M2D2M: Multi-Motion Generation from Text with Discrete Diffusion Models
Seunggeun Chi, Hyung-gun Chi, Hengbo Ma, Nakul Agarwal, Faizan Siddiqui, Karthik Ramani, Kwonjoon Lee
TL;DR
The paper addresses the challenge of generating long, coherent multi-motion sequences from textual descriptions. It introduces M2D2M, which combines a Motion VQ-VAE to discretize motions into tokens, a discrete diffusion model with a dynamic transition probability that depends on token proximity, and a Two-Phase Sampling strategy to produce smooth, contextually faithful multi-motion sequences from text prompts.

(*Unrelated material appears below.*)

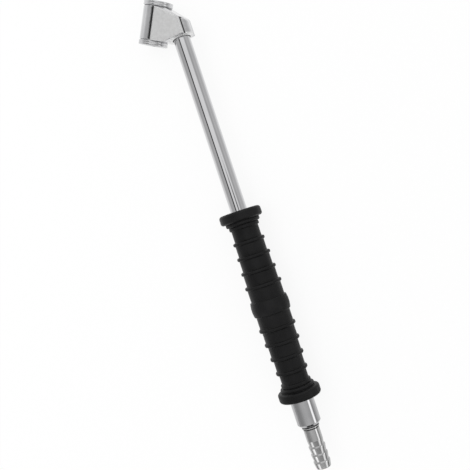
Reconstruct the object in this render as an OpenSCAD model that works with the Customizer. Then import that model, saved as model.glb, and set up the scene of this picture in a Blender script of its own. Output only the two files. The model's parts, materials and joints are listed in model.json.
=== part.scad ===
// Twin-foot tyre inflator wand: a die-cast head with two opposed valve chucks, a stem tube,
// a ribbed rubber grip, a coupling and a barbed hose tail.
//
// Tool axes, used by every module: the stem's axis is X and points to the tail, x = 0 is the
// end face of the head's socket, and the head leans to -Y. The head's own axis lies in the XY
// plane. On each side of its middle a valve is stacked outwards: spring, plunger flange,
// valve disc, seat, rubber washer, face nut. lying() sets the finished tool down as it rests.

/* [Head casting] */
// Angle between the head's axis and the stem, in degrees
head_angle = 30; // [26:1:33]
// Distance of the head's middle from the stem's axis
head_offset = 12.9; // [12.4:0.1:13.6]
// Distance of the head's middle from the socket's end face, along the stem
head_setback = 14.7; // [14:0.1:15.6]
// Diameter of the barrel that holds the two valves
barrel_d = 16.8; // [16.6:0.1:17.4]
// Thickness of the flat-sided web between barrel and socket
web_t = 16.3; // [15.6:0.1:16.4]
// Distance that the web's flats run on behind the stem's axis
web_back = 5.5; // [4.5:0.1:6]
// Height of the upper face nut above the top of the web's slope, at the barrel's back
web_drop = 1.5; // [1.2:0.1:2.5]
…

A Denoising Transformer, conditioned with CLIP-based action descriptions and augmented by relative positional encoding and classifier-free guidance, enables joint and independent denoising across actions, while a new Jerk metric quantifies transition smoothness. Experiments on HumanML3D and KIT-ML demonstrate state-of-the-art performance for both single-motion and multi-motion generation, highlighting improved realism (FID), fidelity to descriptions (R-Top3, MM-Dist), and smoother transitions, with practical inference characteristics enabled by parallelizable steps. Overall, M2D2M advances text-to-human-motion generation by enabling long, coherent action sequences without requiring multi-motion-specific training, with implications for animation, VR/AR, and human-centric AI interactions, while noting potential privacy and policy considerations.
Abstract
We introduce the Multi-Motion Discrete Diffusion Models (M2D2M), a novel approach for human motion generation from textual descriptions of multiple actions, utilizing the strengths of discrete diffusion models. This approach adeptly addresses the challenge of generating multi-motion sequences, ensuring seamless transitions of motions and coherence across a series of actions. The strength of M2D2M lies in its dynamic transition probability within the discrete diffusion model, which adapts transition probabilities based on the proximity between motion tokens, encouraging mixing between different modes. Complemented by a two-phase sampling strategy that includes independent and joint denoising steps, M2D2M effectively generates long-term, smooth, and contextually coherent human motion sequences, utilizing a model trained for single-motion generation. Extensive experiments demonstrate that M2D2M surpasses current state-of-the-art benchmarks for motion generation from text descriptions, showcasing its efficacy in interpreting language semantics and generating dynamic, realistic motions.